-- BEGIN --
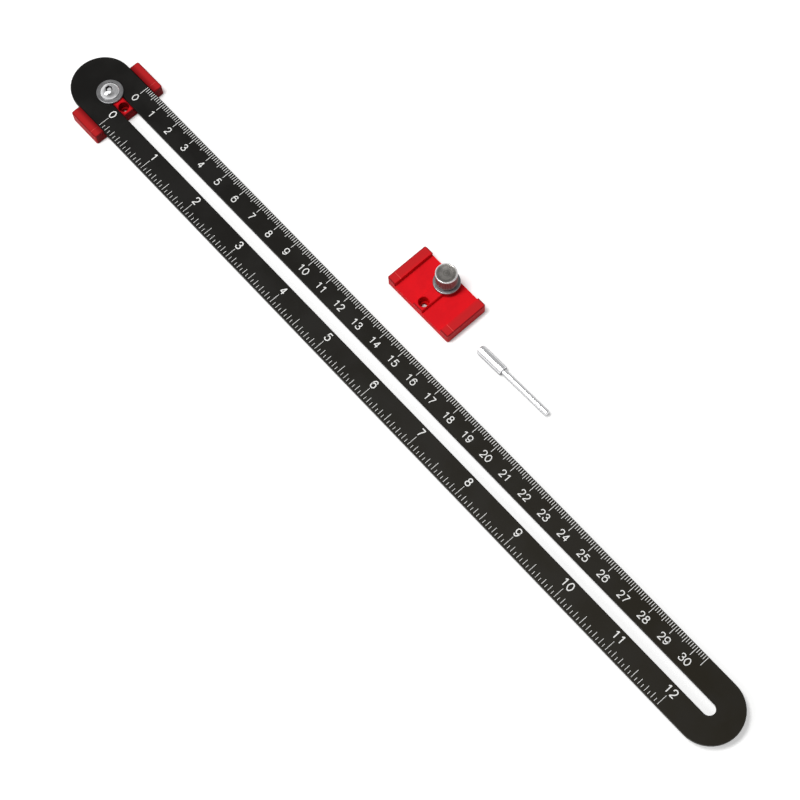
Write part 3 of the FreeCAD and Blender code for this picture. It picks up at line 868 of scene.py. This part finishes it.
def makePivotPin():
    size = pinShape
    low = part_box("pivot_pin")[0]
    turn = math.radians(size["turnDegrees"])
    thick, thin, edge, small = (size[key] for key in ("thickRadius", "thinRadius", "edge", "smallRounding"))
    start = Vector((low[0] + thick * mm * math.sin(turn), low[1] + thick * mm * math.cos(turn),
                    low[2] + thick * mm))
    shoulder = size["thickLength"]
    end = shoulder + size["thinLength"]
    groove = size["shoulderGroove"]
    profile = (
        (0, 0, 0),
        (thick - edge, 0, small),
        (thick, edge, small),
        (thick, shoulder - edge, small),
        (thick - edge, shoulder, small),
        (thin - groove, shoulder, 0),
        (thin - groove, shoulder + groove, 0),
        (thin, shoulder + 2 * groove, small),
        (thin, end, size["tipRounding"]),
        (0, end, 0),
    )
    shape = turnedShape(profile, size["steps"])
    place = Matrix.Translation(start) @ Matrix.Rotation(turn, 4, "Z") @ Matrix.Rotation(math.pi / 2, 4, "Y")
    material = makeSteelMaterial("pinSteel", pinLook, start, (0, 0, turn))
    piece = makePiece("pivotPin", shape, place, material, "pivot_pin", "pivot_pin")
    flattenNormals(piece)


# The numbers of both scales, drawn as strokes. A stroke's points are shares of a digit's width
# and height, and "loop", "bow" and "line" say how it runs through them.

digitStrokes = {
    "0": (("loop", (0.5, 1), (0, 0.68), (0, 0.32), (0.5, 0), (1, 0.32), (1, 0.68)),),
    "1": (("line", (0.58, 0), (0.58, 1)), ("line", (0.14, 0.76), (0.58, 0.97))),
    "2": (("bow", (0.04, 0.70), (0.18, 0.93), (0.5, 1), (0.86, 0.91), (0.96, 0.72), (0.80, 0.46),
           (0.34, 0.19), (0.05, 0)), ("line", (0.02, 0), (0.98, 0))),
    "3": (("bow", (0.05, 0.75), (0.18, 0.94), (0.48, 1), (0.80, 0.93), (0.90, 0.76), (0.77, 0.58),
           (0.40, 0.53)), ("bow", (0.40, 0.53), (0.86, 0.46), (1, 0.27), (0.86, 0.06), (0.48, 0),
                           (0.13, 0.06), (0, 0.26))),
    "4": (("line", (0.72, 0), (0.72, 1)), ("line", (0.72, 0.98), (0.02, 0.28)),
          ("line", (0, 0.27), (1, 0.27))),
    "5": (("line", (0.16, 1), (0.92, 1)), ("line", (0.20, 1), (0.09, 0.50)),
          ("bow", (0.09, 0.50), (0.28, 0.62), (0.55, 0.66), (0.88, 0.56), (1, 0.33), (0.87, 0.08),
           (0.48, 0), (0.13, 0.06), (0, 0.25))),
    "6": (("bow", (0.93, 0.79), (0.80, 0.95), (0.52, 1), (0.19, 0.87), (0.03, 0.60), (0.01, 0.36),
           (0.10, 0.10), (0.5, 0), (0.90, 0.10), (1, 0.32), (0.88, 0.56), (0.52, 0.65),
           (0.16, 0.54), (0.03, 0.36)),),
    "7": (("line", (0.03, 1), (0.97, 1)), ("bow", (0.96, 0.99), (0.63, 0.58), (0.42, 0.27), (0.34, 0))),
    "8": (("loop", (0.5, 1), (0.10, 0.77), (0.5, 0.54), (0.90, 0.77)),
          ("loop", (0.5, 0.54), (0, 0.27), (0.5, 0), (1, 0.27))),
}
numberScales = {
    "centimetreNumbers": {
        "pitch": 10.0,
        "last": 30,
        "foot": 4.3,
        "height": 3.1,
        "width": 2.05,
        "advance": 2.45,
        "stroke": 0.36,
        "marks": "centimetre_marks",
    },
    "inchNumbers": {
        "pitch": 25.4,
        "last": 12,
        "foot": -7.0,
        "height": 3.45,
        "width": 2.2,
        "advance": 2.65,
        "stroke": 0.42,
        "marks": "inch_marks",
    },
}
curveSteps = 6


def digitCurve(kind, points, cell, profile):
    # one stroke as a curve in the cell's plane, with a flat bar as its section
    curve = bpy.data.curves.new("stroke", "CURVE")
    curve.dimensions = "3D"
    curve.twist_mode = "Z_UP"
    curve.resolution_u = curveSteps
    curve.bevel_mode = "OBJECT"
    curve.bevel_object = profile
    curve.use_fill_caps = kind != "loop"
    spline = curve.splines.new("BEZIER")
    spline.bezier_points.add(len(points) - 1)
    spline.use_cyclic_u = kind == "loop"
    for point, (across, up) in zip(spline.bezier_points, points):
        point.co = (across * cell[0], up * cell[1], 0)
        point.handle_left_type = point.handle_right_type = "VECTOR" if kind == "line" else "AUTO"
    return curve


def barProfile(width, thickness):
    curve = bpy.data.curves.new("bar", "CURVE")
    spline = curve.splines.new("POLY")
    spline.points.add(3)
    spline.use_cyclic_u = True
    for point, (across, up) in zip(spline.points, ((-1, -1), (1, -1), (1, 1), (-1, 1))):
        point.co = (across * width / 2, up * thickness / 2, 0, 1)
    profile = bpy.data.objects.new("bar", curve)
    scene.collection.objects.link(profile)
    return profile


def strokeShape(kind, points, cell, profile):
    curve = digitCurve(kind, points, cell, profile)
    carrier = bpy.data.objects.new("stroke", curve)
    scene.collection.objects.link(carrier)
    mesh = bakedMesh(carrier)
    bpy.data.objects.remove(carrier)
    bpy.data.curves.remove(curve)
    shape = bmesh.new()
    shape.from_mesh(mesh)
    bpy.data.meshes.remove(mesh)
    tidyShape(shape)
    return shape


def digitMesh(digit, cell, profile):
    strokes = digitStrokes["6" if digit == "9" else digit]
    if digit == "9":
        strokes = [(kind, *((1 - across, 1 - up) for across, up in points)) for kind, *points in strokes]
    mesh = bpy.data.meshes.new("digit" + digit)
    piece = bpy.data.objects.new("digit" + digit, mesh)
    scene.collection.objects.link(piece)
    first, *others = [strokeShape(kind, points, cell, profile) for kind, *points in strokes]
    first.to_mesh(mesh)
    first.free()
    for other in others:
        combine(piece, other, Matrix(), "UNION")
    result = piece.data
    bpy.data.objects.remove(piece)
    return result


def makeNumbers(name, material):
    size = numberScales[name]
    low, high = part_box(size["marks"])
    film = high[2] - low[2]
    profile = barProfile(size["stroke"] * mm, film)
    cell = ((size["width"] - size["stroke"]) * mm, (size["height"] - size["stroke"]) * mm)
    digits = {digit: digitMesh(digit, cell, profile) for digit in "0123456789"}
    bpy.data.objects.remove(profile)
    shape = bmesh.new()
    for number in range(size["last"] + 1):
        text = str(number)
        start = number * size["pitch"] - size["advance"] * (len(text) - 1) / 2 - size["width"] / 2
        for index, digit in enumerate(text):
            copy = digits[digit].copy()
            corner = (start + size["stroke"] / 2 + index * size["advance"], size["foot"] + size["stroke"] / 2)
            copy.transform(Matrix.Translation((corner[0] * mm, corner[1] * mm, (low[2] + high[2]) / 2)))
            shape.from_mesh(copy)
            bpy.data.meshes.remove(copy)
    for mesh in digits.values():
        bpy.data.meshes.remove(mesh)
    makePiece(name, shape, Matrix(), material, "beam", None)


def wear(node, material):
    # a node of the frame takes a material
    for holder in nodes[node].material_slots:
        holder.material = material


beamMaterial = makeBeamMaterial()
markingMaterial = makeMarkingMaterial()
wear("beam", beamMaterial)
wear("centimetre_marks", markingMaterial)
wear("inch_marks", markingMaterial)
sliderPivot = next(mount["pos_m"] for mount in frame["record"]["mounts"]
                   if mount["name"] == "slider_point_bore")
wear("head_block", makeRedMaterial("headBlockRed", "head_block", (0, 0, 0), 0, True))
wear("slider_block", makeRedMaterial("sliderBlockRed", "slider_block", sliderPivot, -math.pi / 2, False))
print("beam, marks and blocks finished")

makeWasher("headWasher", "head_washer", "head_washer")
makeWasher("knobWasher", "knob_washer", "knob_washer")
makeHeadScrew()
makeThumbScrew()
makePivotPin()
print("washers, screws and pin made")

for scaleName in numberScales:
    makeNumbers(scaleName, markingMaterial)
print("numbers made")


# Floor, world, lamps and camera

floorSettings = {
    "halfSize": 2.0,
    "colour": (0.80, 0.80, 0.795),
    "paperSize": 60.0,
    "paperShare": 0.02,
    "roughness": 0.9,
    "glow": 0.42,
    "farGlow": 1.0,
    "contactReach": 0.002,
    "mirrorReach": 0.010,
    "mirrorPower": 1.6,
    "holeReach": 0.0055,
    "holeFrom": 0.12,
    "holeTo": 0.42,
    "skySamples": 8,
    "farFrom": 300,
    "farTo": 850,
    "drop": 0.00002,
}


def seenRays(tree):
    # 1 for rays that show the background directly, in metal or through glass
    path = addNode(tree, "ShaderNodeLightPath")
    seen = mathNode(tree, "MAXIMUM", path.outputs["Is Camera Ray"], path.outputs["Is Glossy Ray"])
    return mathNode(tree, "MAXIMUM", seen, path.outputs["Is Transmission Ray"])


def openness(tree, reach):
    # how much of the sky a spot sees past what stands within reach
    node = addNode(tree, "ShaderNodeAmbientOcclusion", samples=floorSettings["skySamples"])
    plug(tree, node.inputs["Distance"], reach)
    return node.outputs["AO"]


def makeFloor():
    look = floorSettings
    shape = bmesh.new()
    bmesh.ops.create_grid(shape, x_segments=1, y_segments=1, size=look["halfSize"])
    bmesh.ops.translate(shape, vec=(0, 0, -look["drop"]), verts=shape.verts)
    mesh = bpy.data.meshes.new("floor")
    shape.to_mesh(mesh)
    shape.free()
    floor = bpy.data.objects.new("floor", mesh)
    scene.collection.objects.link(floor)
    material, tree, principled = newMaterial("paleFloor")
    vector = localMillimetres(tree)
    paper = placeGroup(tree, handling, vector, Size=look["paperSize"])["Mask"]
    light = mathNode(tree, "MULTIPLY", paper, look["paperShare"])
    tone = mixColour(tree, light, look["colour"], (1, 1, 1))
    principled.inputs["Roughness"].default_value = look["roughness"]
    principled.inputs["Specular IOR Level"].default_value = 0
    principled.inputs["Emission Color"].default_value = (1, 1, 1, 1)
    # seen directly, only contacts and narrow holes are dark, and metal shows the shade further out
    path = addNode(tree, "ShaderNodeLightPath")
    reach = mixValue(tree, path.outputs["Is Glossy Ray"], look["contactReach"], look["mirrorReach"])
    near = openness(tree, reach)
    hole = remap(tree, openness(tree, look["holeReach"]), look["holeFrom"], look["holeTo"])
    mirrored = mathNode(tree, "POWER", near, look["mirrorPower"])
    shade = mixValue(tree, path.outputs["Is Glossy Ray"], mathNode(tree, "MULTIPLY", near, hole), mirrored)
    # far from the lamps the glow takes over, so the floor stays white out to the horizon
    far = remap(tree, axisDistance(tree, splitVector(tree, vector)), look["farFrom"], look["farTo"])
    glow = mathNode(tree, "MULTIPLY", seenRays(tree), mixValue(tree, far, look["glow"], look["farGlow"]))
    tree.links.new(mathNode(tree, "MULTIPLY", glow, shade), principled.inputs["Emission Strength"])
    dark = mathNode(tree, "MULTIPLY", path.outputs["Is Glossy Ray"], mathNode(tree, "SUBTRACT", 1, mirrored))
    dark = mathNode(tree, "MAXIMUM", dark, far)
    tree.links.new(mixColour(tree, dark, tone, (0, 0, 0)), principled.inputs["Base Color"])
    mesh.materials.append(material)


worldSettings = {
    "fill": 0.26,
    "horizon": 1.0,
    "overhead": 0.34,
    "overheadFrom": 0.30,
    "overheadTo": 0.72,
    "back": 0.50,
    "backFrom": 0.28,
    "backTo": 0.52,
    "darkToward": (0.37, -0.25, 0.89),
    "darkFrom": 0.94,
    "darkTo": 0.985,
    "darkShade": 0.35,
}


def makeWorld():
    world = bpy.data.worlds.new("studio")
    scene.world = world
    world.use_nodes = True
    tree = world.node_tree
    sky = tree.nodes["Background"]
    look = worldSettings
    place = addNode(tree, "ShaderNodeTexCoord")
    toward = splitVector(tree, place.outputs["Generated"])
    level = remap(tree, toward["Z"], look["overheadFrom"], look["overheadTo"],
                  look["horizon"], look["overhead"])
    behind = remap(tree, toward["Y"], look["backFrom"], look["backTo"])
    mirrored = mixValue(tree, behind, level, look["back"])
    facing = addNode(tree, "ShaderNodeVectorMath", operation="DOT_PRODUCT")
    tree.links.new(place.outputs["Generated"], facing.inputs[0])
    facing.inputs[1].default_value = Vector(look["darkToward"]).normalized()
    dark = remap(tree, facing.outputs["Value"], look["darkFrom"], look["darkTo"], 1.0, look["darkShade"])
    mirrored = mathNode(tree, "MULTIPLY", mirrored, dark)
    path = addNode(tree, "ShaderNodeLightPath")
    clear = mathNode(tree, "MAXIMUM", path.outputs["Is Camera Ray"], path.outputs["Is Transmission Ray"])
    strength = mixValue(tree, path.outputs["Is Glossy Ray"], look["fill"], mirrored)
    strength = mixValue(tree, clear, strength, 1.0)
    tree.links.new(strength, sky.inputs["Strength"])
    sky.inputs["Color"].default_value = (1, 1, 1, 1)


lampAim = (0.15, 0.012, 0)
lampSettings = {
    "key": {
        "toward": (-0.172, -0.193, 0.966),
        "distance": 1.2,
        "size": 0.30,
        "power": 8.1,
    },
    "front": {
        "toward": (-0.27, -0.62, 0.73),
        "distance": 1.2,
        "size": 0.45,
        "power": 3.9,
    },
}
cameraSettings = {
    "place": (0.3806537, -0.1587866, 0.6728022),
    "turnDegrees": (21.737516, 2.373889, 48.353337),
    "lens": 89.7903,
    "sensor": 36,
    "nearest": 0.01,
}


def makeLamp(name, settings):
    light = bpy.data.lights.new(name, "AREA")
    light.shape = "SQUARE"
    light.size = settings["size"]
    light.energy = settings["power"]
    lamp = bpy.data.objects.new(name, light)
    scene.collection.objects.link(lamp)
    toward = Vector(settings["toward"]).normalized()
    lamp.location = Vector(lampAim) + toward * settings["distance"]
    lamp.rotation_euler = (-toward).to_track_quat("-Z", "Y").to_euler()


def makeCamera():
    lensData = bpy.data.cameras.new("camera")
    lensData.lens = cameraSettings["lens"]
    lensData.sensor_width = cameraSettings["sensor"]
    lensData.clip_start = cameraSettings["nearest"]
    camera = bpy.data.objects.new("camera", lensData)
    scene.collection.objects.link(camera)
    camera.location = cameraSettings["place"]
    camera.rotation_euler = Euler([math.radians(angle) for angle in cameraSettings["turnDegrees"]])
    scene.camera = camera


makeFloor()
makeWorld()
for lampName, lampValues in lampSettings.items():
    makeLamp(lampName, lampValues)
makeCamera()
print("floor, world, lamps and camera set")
-- END --
Quote exactly the lines running from the start of the listing above through the line where "size = pinShape" is found, and output no other lines.

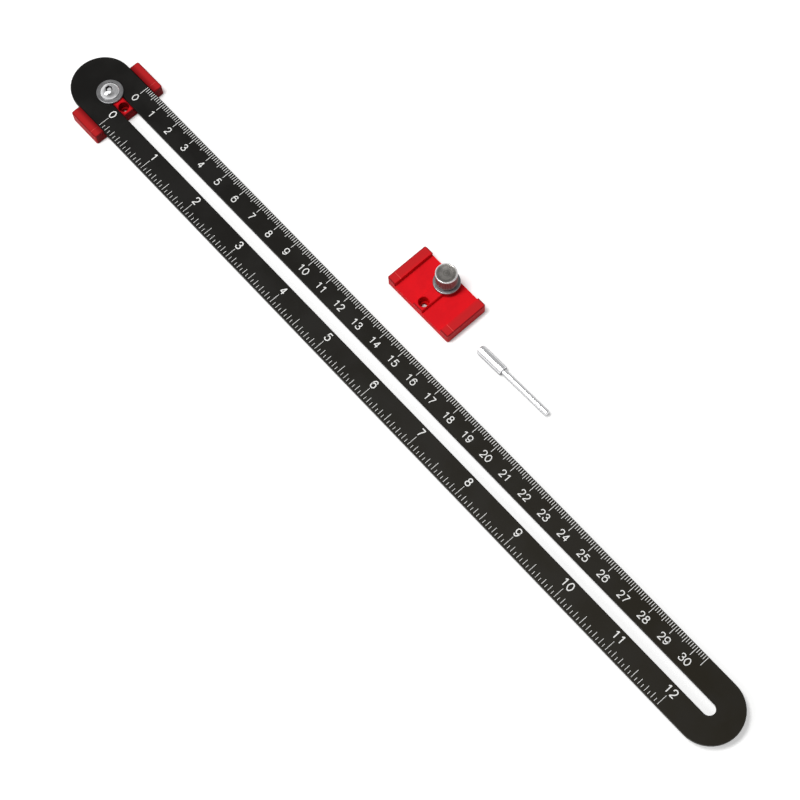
Write part 3 of the FreeCAD and Blender code for this picture. It picks up at line 868 of scene.py. This part finishes it.
def makePivotPin():
    size = pinShape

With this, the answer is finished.